- **Task instructions**
Would you return all of this data exactly, leaving nothing out?

- **Data section**
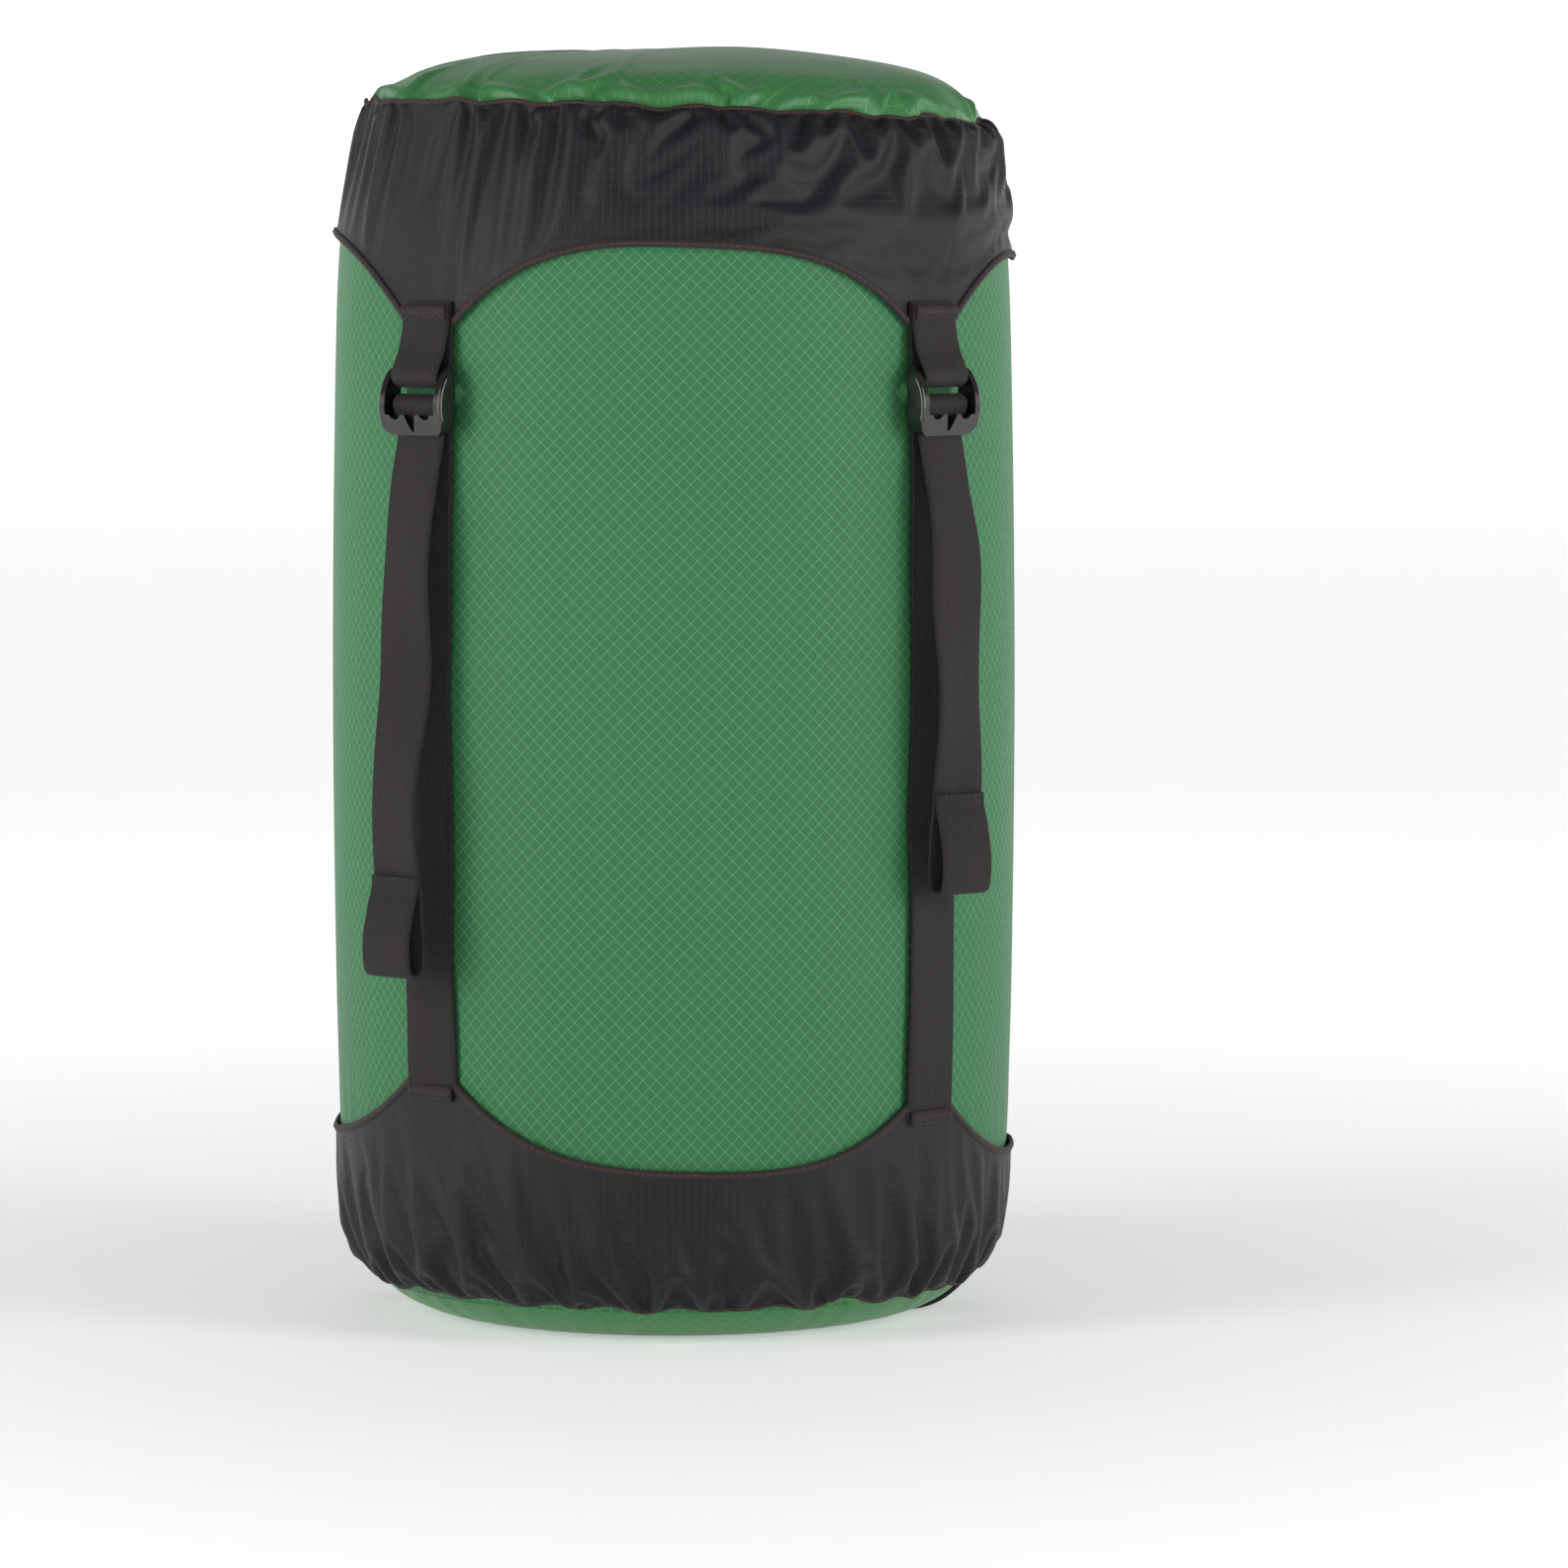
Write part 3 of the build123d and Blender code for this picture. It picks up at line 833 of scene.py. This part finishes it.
def make_crown(hem):
    """The lid's domed panel, cut a little large and gathered into the skirt's hem."""
    count = 116
    across, along = disc_points(count)
    reach = np.hypot(across, along)
    angle = np.arctan2(along, across)
    hem_angles = np.arctan2(hem[:, 1], hem[:, 0])
    period = 2 * math.pi
    rim_height = np.interp(angle, hem_angles, hem[:, 2], period=period) - 0.5 * MM
    rim_radius = np.interp(angle, hem_angles, np.hypot(hem[:, 0], hem[:, 1]), period=period)
    dome = smooth_line(
        [
            (0.0, LID_TOP - 0.6 * MM),
            (0.3, LID_TOP - 1.0 * MM),
            (0.6, LID_TOP - 3.6 * MM),
            (0.82, LID_TOP - 8.0 * MM),
            (0.94, LID_TOP - 14.5 * MM),
            (1.0, LID_HEM + 1.0 * MM),
        ],
        300,
    )
    height = np.interp(reach, dome[:, 0], dome[:, 1])
    height = height + (rim_height - dome[-1, 1]) * np.clip((reach - 0.8) / 0.2, 0, 1) ** 2
    height = height + 1.3 * MM * ripple(angle, reach * 0.1, 71, 12, 7, 24) * reach * (1 - reach**6)
    lumps = 0.9 * MM * ripple(across * 3, along * 0.25, 77, 6, 1, 4) * (1 - reach**4)
    radius = (rim_radius - 0.3 * MM) * reach
    points = polar(radius, angle, height)
    cut_radius = 105.4 * MM
    cut = np.stack([across * cut_radius, along * cut_radius, 0 * height], axis=-1)
    bunched = math.radians(1.0) * ripple(angle, 0 * angle, 88, 12, 9, 38) * reach**4
    points = polar(radius, angle + bunched, height)
    held = np.ones((count, count), bool)
    held[1:-1, 1:-1] = False

    def push_out(p):
        """Keep the panel above what fills the sack."""
        share = np.hypot(p[:, 0], p[:, 1]) / (rim_radius.mean() - 0.3 * MM)
        least = np.interp(share, dome[:, 0], dome[:, 1]) - 2.6 * MM + lumps.ravel()
        return np.column_stack([p[:, 0], p[:, 1], np.maximum(p[:, 2], least)])

    points = settle(points, cut, held, push_out, False, 0.12, 0.004 * MM)
    crown = grid_object("lid_crown", points, False)
    subdivide(crown)
    thicken(crown, -1)
    wear(crown, MATERIALS["panel"])
    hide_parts("lid_panel")
    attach(crown, "lid")


def make_wall():
    """The green sack: its wall, and its shoulder gathered in to the mouth, as one sheet."""
    wall = smooth_line(
        [
            (95.2 * MM, TUBE_BOTTOM - 0.6 * MM),
            (102.6 * MM, TUBE_BOTTOM + 14 * MM),
            (106.8 * MM, TUBE_BOTTOM + 34 * MM),
            (108.4 * MM, BASE_TIP),
            (109.4 * MM, 0.120),
            (BODY_RADIUS, 0.200),
            (109.2 * MM, 0.280),
            (107.4 * MM, TUBE_TOP),
            (103.0 * MM, TUBE_TOP + 20 * MM),
            (95.6 * MM, TUBE_TOP + 41 * MM),
            (84.0 * MM, TUBE_TOP + 48.8 * MM),
            (60.0 * MM, TUBE_TOP + 51.2 * MM),
            (30.0 * MM, TUBE_TOP + 51.6 * MM),
            (14.6 * MM, TUBE_TOP + 52.8 * MM),
        ],
        250,
    )
    angles = full_turn(480)[None, :]
    run = lengths(wall)[:, None]
    inward = normals_of(wall)
    top = np.clip((wall[:, 1:2] - TUBE_TOP - 8 * MM) / (40 * MM), 0, 1)
    mouth = np.clip((95 * MM - wall[:, 0:1]) / (80 * MM), 0, 1) * (wall[:, 1:2] > 0.3)
    push = 0.22 * MM * ripple(angles, run * 0.35, 3, 10, 2, 9) * (1 - top)
    foot = np.exp(-(((wall[:, 1:2] - BASE_APEX - 8 * MM) / (14 * MM)) ** 2))
    push = push + 0.18 * MM * foot * ripple(angles, run * 0.1, 9, 10, 30, 80)
    pleats = np.sin(46 * angles + 2.0 * np.sin(5 * angles))
    push = push + top * 0.5 * MM * (1 + pleats) + mouth * 1.1 * MM * pleats
    points = polar(wall[:, 0:1] - push * inward[:, 0:1], angles, wall[:, 1:2] - push * inward[:, 1:2])
    made = grid_object("sack_cloth", points, True)
    thicken(made, -1)
    wear(made, MATERIALS["wall"])
    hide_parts("sack_tube", "sack_shoulder")
    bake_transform(made)


def make_floor_panel():
    """The round base panel: flat where it stands, puckered a little up to the base collar."""
    count = 110
    across, along = disc_points(count)
    reach = np.hypot(across, along)
    angle = np.arctan2(along, across)
    rim = 96.0 * MM
    line = smooth_line(
        [
            (0.0, 0.0),
            (60 * MM, 0.0),
            (74 * MM, 0.5 * MM),
            (84 * MM, 3.2 * MM),
            (91.5 * MM, 7.6 * MM),
            (rim, TUBE_BOTTOM + 1.5 * MM),
        ],
        300,
    )
    height = np.interp(reach * rim, line[:, 0], line[:, 1])
    lift = np.clip((reach - 0.72) / 0.28, 0, 1)
    pucker = 0.35 * MM * ripple(angle, reach * 0.05, 51, 14, 24, 70) * lift
    points = polar(reach * rim + pucker, angle, np.maximum(height - 0.4 * pucker, 0.0) + 0.02 * MM)
    made = grid_object("base_floor", points, False)
    subdivide(made)
    thicken(made, 1)
    wear(made, MATERIALS["panel"])
    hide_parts("base_panel")
    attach(made, "sack")


# ---- webbing ----


def strap_frame(angle, line, twist=0.0, shift=0.0, hinge=None):
    """A strap's middle, and the directions across it and out of its face, for a line of (radius, height).

    twist turns it about the upright, shift moves it sideways, and hinge is the radius a folded end turns at."""
    outwards, along, up = radial(angle)
    left = normals_of(line)
    count = len(line)
    twist = np.broadcast_to(twist, (count,))[:, None]
    shift = np.broadcast_to(shift, (count,))[:, None]
    hinge = line[:, 0:1] if hinge is None else hinge[:, None]
    across = along * np.cos(twist) + outwards * np.sin(twist)
    forwards = outwards * np.cos(twist) - along * np.sin(twist)
    path = hinge * outwards + (line[:, 0:1] - hinge) * forwards + line[:, 1:2] * up + shift * along
    return path, across, -(left[:, 0:1] * forwards + left[:, 1:2] * up)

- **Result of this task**
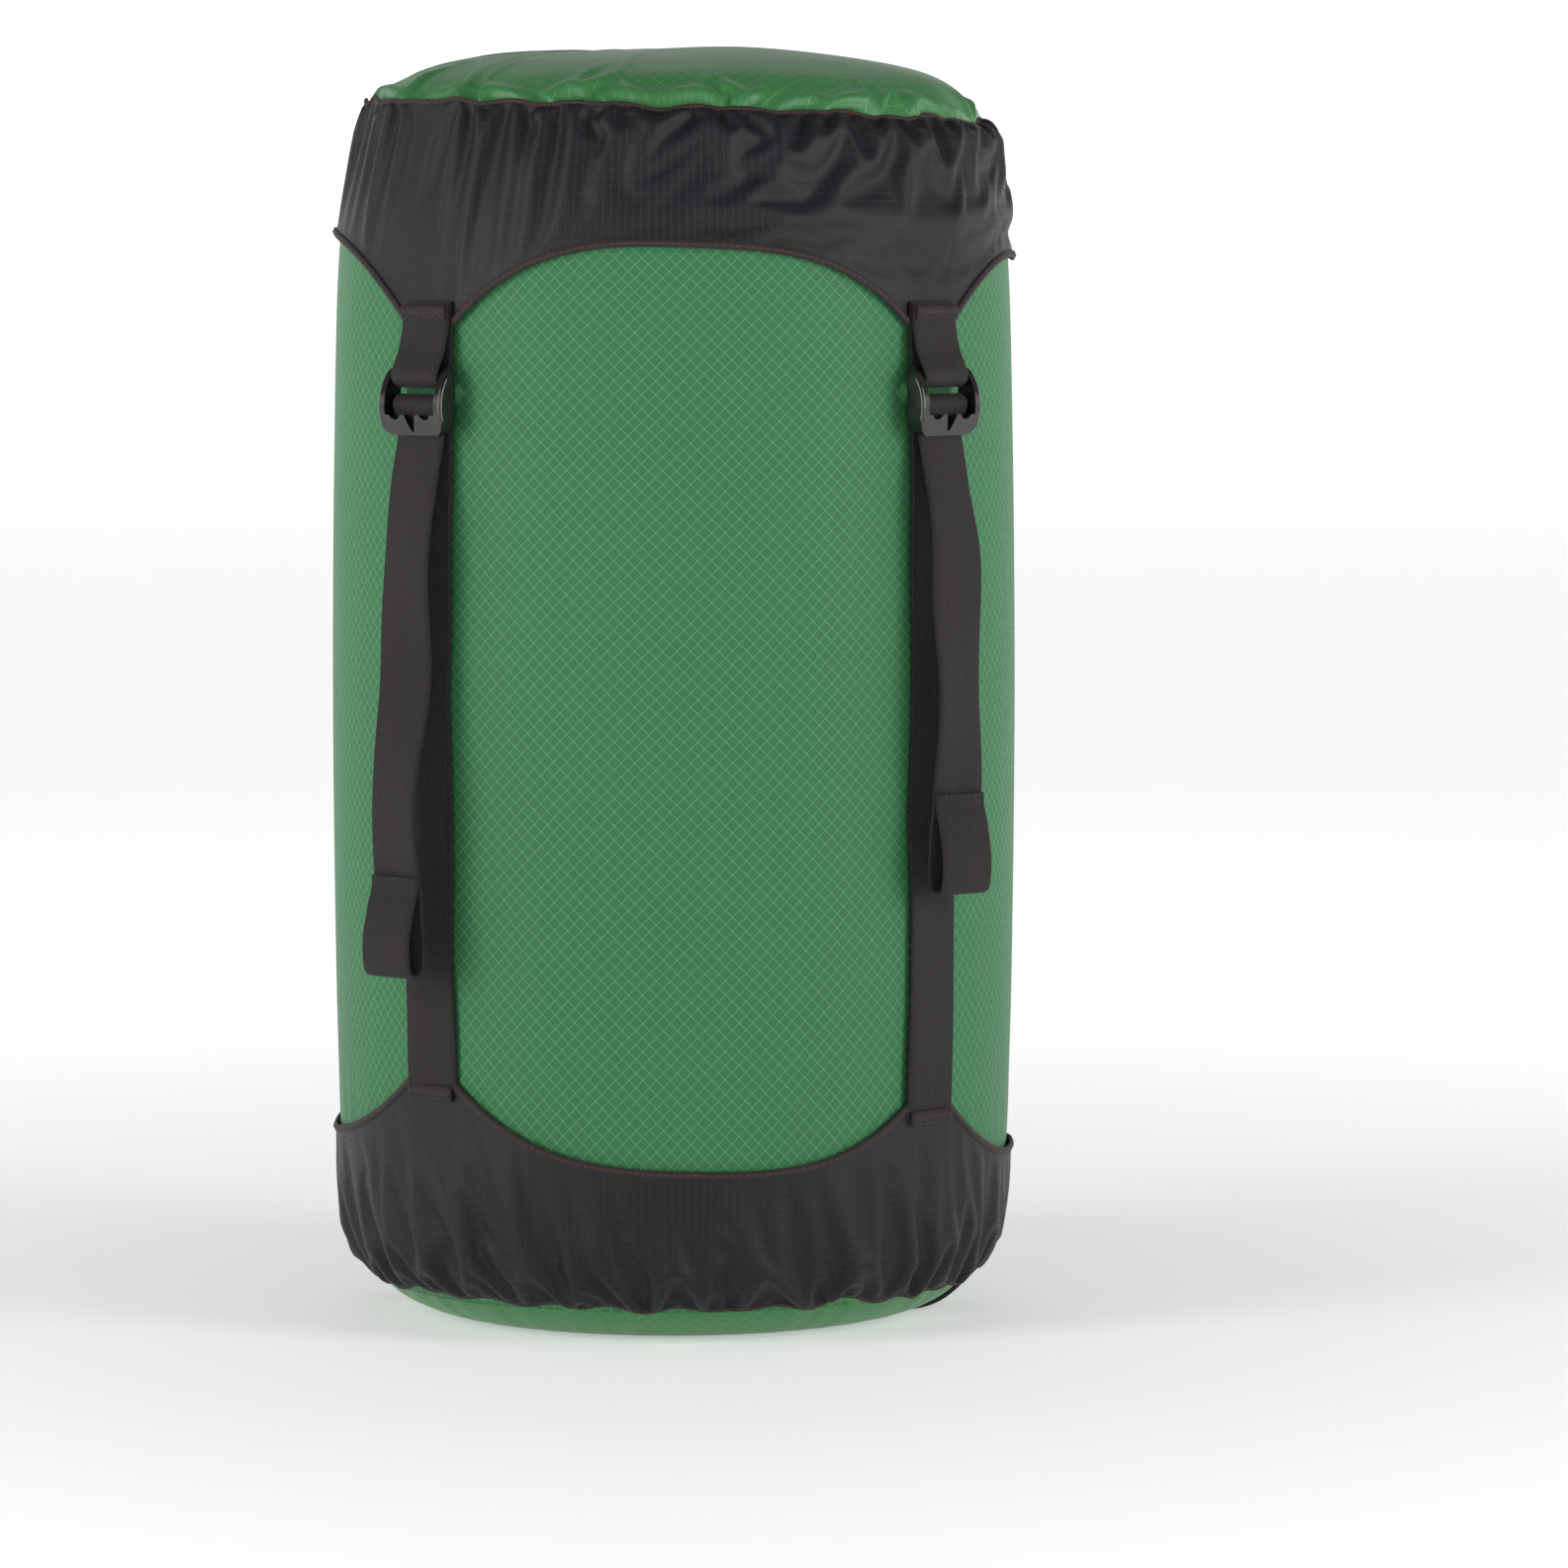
Write part 3 of the build123d and Blender code for this picture. It picks up at line 833 of scene.py. This part finishes it.
def make_crown(hem):
    """The lid's domed panel, cut a little large and gathered into the skirt's hem."""
    count = 116
    across, along = disc_points(count)
    reach = np.hypot(across, along)
    angle = np.arctan2(along, across)
    hem_angles = np.arctan2(hem[:, 1], hem[:, 0])
    period = 2 * math.pi
    rim_height = np.interp(angle, hem_angles, hem[:, 2], period=period) - 0.5 * MM
    rim_radius = np.interp(angle, hem_angles, np.hypot(hem[:, 0], hem[:, 1]), period=period)
    dome = smooth_line(
        [
            (0.0, LID_TOP - 0.6 * MM),
            (0.3, LID_TOP - 1.0 * MM),
            (0.6, LID_TOP - 3.6 * MM),
            (0.82, LID_TOP - 8.0 * MM),
            (0.94, LID_TOP - 14.5 * MM),
            (1.0, LID_HEM + 1.0 * MM),
        ],
        300,
    )
    height = np.interp(reach, dome[:, 0], dome[:, 1])
    height = height + (rim_height - dome[-1, 1]) * np.clip((reach - 0.8) / 0.2, 0, 1) ** 2
    height = height + 1.3 * MM * ripple(angle, reach * 0.1, 71, 12, 7, 24) * reach * (1 - reach**6)
    lumps = 0.9 * MM * ripple(across * 3, along * 0.25, 77, 6, 1, 4) * (1 - reach**4)
    radius = (rim_radius - 0.3 * MM) * reach
    points = polar(radius, angle, height)
    cut_radius = 105.4 * MM
    cut = np.stack([across * cut_radius, along * cut_radius, 0 * height], axis=-1)
    bunched = math.radians(1.0) * ripple(angle, 0 * angle, 88, 12, 9, 38) * reach**4
    points = polar(radius, angle + bunched, height)
    held = np.ones((count, count), bool)
    held[1:-1, 1:-1] = False

    def push_out(p):
        """Keep the panel above what fills the sack."""
        share = np.hypot(p[:, 0], p[:, 1]) / (rim_radius.mean() - 0.3 * MM)
        least = np.interp(share, dome[:, 0], dome[:, 1]) - 2.6 * MM + lumps.ravel()
        return np.column_stack([p[:, 0], p[:, 1], np.maximum(p[:, 2], least)])

    points = settle(points, cut, held, push_out, False, 0.12, 0.004 * MM)
    crown = grid_object("lid_crown", points, False)
    subdivide(crown)
    thicken(crown, -1)
    wear(crown, MATERIALS["panel"])
    hide_parts("lid_panel")
    attach(crown, "lid")


def make_wall():
    """The green sack: its wall, and its shoulder gathered in to the mouth, as one sheet."""
    wall = smooth_line(
        [
            (95.2 * MM, TUBE_BOTTOM - 0.6 * MM),
            (102.6 * MM, TUBE_BOTTOM + 14 * MM),
            (106.8 * MM, TUBE_BOTTOM + 34 * MM),
            (108.4 * MM, BASE_TIP),
            (109.4 * MM, 0.120),
            (BODY_RADIUS, 0.200),
            (109.2 * MM, 0.280),
            (107.4 * MM, TUBE_TOP),
            (103.0 * MM, TUBE_TOP + 20 * MM),
            (95.6 * MM, TUBE_TOP + 41 * MM),
            (84.0 * MM, TUBE_TOP + 48.8 * MM),
            (60.0 * MM, TUBE_TOP + 51.2 * MM),
            (30.0 * MM, TUBE_TOP + 51.6 * MM),
            (14.6 * MM, TUBE_TOP + 52.8 * MM),
        ],
        250,
    )
    angles = full_turn(480)[None, :]
    run = lengths(wall)[:, None]
    inward = normals_of(wall)
    top = np.clip((wall[:, 1:2] - TUBE_TOP - 8 * MM) / (40 * MM), 0, 1)
    mouth = np.clip((95 * MM - wall[:, 0:1]) / (80 * MM), 0, 1) * (wall[:, 1:2] > 0.3)
    push = 0.22 * MM * ripple(angles, run * 0.35, 3, 10, 2, 9) * (1 - top)
    foot = np.exp(-(((wall[:, 1:2] - BASE_APEX - 8 * MM) / (14 * MM)) ** 2))
    push = push + 0.18 * MM * foot * ripple(angles, run * 0.1, 9, 10, 30, 80)
    pleats = np.sin(46 * angles + 2.0 * np.sin(5 * angles))
    push = push + top * 0.5 * MM * (1 + pleats) + mouth * 1.1 * MM * pleats
    points = polar(wall[:, 0:1] - push * inward[:, 0:1], angles, wall[:, 1:2] - push * inward[:, 1:2])
    made = grid_object("sack_cloth", points, True)
    thicken(made, -1)
    wear(made, MATERIALS["wall"])
    hide_parts("sack_tube", "sack_shoulder")
    bake_transform(made)


def make_floor_panel():
    """The round base panel: flat where it stands, puckered a little up to the base collar."""
    count = 110
    across, along = disc_points(count)
    reach = np.hypot(across, along)
    angle = np.arctan2(along, across)
    rim = 96.0 * MM
    line = smooth_line(
        [
            (0.0, 0.0),
            (60 * MM, 0.0),
            (74 * MM, 0.5 * MM),
            (84 * MM, 3.2 * MM),
            (91.5 * MM, 7.6 * MM),
            (rim, TUBE_BOTTOM + 1.5 * MM),
        ],
        300,
    )
    height = np.interp(reach * rim, line[:, 0], line[:, 1])
    lift = np.clip((reach - 0.72) / 0.28, 0, 1)
    pucker = 0.35 * MM * ripple(angle, reach * 0.05, 51, 14, 24, 70) * lift
    points = polar(reach * rim + pucker, angle, np.maximum(height - 0.4 * pucker, 0.0) + 0.02 * MM)
    made = grid_object("base_floor", points, False)
    subdivide(made)
    thicken(made, 1)
    wear(made, MATERIALS["panel"])
    hide_parts("base_panel")
    attach(made, "sack")


# ---- webbing ----


def strap_frame(angle, line, twist=0.0, shift=0.0, hinge=None):
    """A strap's middle, and the directions across it and out of its face, for a line of (radius, height).

    twist turns it about the upright, shift moves it sideways, and hinge is the radius a folded end turns at."""
    outwards, along, up = radial(angle)
    left = normals_of(line)
    count = len(line)
    twist = np.broadcast_to(twist, (count,))[:, None]
    shift = np.broadcast_to(shift, (count,))[:, None]
    hinge = line[:, 0:1] if hinge is None else hinge[:, None]
    across = along * np.cos(twist) + outwards * np.sin(twist)
    forwards = outwards * np.cos(twist) - along * np.sin(twist)
    path = hinge * outwards + (line[:, 0:1] - hinge) * forwards + line[:, 1:2] * up + shift * along
    return path, across, -(left[:, 0:1] * forwards + left[:, 1:2] * up)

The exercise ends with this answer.